PG reports “rail is in a good window” and often has wide thresholds. A fault IRQ reports “something went wrong” such as UV, OV, or OT and is usually faster. Use PG for basic bring-up, IRQ for supervision.
Do I need a window comparator if I already have PG?
PG normally only flags “OK”. A window comparator can flag both “too low” and “too high”, which is important for sensor, ADC reference, or camera rails. If you must detect overvoltage too, add the window.
How to test undervoltage supervision on an LDO rail?
Use a programmable supply, start from nominal and slowly decrease the voltage until the UV flag or IRQ asserts. Log the exact trip point, hysteresis, and latency and write them into the BOM remarks.
Can I read LDO temperature over I²C/PMBus?
Only if the LDO or its companion supervisor exposes a readable temperature register or OT flag. Many LDOs have an internal OTP sensor that is not readable. Check the datasheet for “telemetry” or PMBus pages.
Are supervision functions available on all automotive LDOs?
No. Many AEC-Q100 LDOs only give PG or enable. For real UV/window/temp reporting you may need a higher-grade LDO, a small PMIC, or an external supervisor from the same brand.
How to avoid false IRQs when the upstream DC/DC starts slowly?
Mask or delay the IRQ during start-up, or use a supervisor that supports blanking. Slow ramps often cross the UV threshold multiple times. A maskable open-drain IRQ is the safest option.
Can a simple reset/supervisor IC replace LDO built-in PG for tighter UV thresholds?

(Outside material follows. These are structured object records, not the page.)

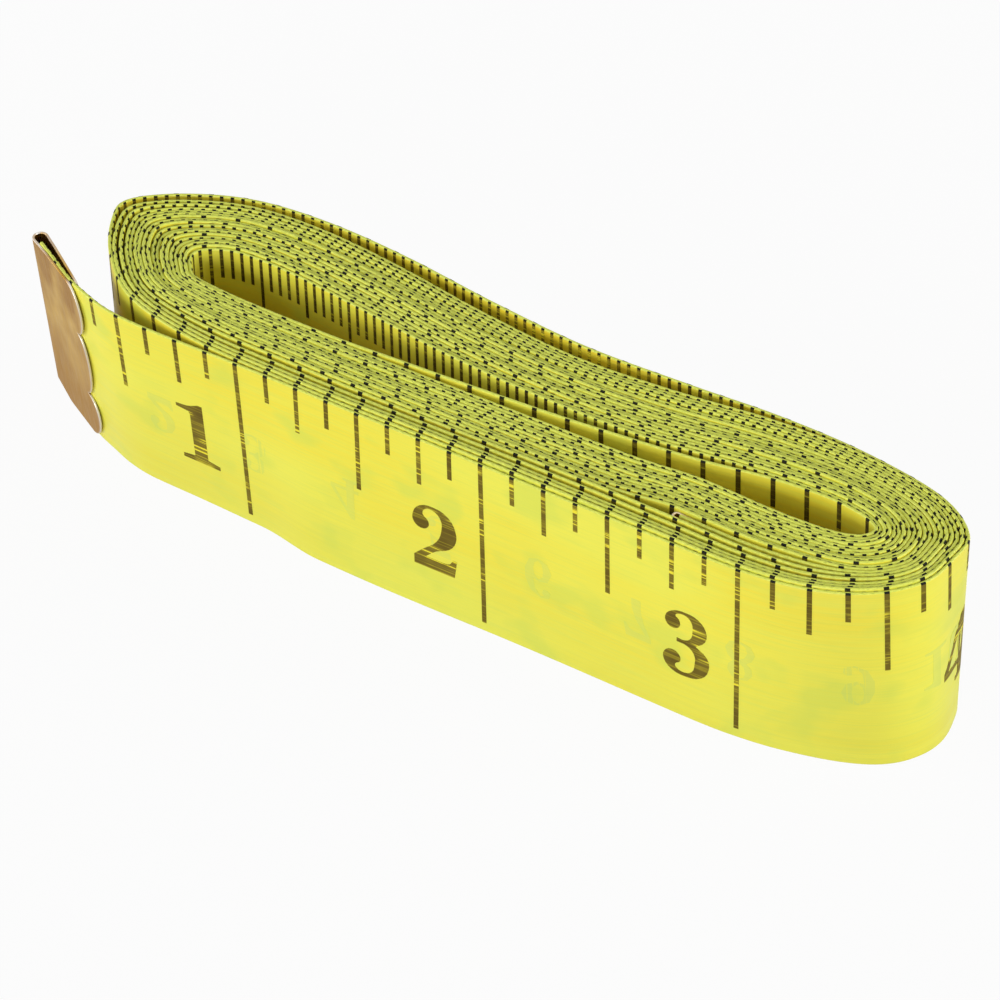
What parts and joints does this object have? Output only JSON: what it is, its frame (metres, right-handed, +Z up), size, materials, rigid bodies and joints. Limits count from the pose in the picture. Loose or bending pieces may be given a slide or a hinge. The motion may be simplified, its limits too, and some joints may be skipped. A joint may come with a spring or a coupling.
{
  "type": "cloth tape measure",
  "caption": "Yellow cloth measuring tape wound on edge into a flat oval coil, with folded brass clips on its ends and a free end that peels away from the front.",
  "frame": {"origin": "bottom centre of the whole object, on the surface that the ribbon's edges stand on", "axes": "+X along the coil's long side, away from the free end; +Z up, across the ribbon's width; the flat front faces -Y"},
  "size_m": [0.091, 0.02, 0.0194],
  "materials": {
    "tape": "cloth with a smooth satin coating",
    "ink": "printed ink, a little worn",
    "clip": "plated sheet, satin with bright edges"
  },
  "bodies": {
    "coil": {"tape_coil": "tape", "inner_end_clip": "clip"},
    "lead_1": {"tape_lead_1": "tape"},
    "lead_2": {"tape_lead_2": "tape"},
    "lead_3": {"tape_lead_3": "tape"},
    "lead_4": {"tape_lead_4": "tape"},
    "lead_5": {"tape_lead_5": "tape"},
    "lead_6": {"tape_lead_6": "tape"},
    "lead_7": {"tape_lead_7": "tape"},
    "tip": {"tape_tip": "tape", "outer_end_clip": "clip"}
  },
  "joints": [
    {"name": "peel_1", "type": "hinge", "parent": "coil", "child": "lead_1", "pos_m": [0.03041, -0.00958, 0], "axis": [0, 0, 1], "range_deg": [0, 15], "stiffness_Nm_per_rad": 0.0005},
    {"name": "peel_2", "type": "hinge", "parent": "lead_1", "child": "lead_2", "pos_m": [0.02125, -0.00969, 0], "axis": [0, 0, 1], "range_deg": [0, 15], "stiffness_Nm_per_rad": 0.0005},
    {"name": "peel_3", "type": "hinge", "parent": "lead_2", "child": "lead_3", "pos_m": [0.01209, -0.00978, 0], "axis": [0, 0, 1], "range_deg": [0, 15], "stiffness_Nm_per_rad": 0.0005},
    {"name": "peel_4", "type": "hinge", "parent": "lead_3", "child": "lead_4", "pos_m": [0.00294, -0.00981, 0], "axis": [0, 0, 1], "range_deg": [0, 15], "stiffness_Nm_per_rad": 0.0005},
    {"name": "peel_5", "type": "hinge", "parent": "lead_4", "child": "lead_5", "pos_m": [-0.00622, -0.00983, 0], "axis": [0, 0, 1], "range_deg": [0, 15], "stiffness_Nm_per_rad": 0.0005},
    {"name": "peel_6", "type": "hinge", "parent": "lead_5", "child": "lead_6", "pos_m": [-0.01538, -0.00984, 0], "axis": [0, 0, 1], "range_deg": [0, 15], "stiffness_Nm_per_rad": 0.0005},
    {"name": "peel_7", "type": "hinge", "parent": "lead_6", "child": "lead_7", "pos_m": [-0.02454, -0.00986, 0], "axis": [0, 0, 1], "range_deg": [0, 15], "stiffness_Nm_per_rad": 0.0005},
    {"name": "tip_flex", "type": "hinge", "parent": "lead_7", "child": "tip", "pos_m": [-0.0337, -0.00988, 0.01905], "axis": [0, -0.0837, 0.9965], "range_deg": [-8, 30], "stiffness_Nm_per_rad": 0.0005}
  ],
  "couplings": [
    {"joint": "peel_2", "follows": "peel_1", "ratio": 1},
    {"joint": "peel_3", "follows": "peel_1", "ratio": 1},
    {"joint": "peel_4", "follows": "peel_1", "ratio": 1},
    {"joint": "peel_5", "follows": "peel_1", "ratio": 1},
    {"joint": "peel_6", "follows": "peel_1", "ratio": 1},
    {"joint": "peel_7", "follows": "peel_1", "ratio": 1}
  ]
}
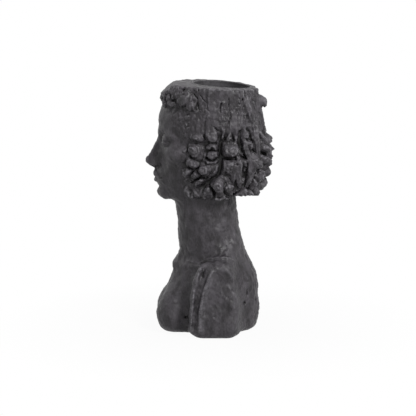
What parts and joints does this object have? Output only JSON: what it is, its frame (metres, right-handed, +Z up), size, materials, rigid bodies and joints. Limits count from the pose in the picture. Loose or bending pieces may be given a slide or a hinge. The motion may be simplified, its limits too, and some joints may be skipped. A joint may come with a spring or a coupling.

Yes. External supervisors from TI, ST, Renesas, and Microchip often have tighter UV thresholds and better hysteresis than a built-in PG. Place them after the LDO output and log the measured trip point.
When should I choose PMBus instead of plain I²C for LDO supervision?
Choose PMBus when you have several rails, need standardized status words, or plan to log power events. For 1–3 rails and simple flags, plain I²C is cheaper and easier to integrate.
What should I write into the BOM after supervision tests?
Record measured UV/OV trip, hysteresis, T_warn, IRQ mode (pulse/level), bus type (I²C/PMBus), and whether IRQ is maskable. This makes cross-brand replacement inside the seven vendors much easier.
Can multiple LDO fault IRQs be wired-OR to one MCU pin?
Yes, if the IRQs are open-drain/open-collector and you add a pull-up. But you still need to read individual status over I²C/PMBus or via GPIO to know which rail reported the fault.
Why does my LDO PG not trigger on small droops or noise?
PG circuits usually include filtering and wide thresholds, so short droops or small noise are ignored. For tighter supervision you need a window comparator or an external supervisor IC.
Do I need temperature warning if the LDO already has OTP?
OTP only protects the LDO. A readable temperature warning lets the MCU derate lamps, cameras, or radios before shutdown. In automotive/lamp-chamber designs, keep both.
How do I supervise a camera / lamp-chamber rail that heats up slowly?
Use a supervision-grade temperature sensor or a PMIC that exports T_warn, and sample it over I²C/PMBus. Slow heating needs logging more than fast shutdown, so store events in your firmware.
Which of the seven vendors support multi-rail monitoring around LDOs?
TI, NXP, and Renesas have the richest multi-rail / PMBus options. ST, onsemi, and Microchip cover simpler PG/supervisor cases. Melexis is great when you need temperature data with car sensors.
Can I use these supervision signals for field/service diagnostics later?
Yes. If you log UV/OV/OT/IRQ events and keep them in nonvolatile memory or upstream over PMBus, service teams can see which rail misbehaved and which LDO to replace.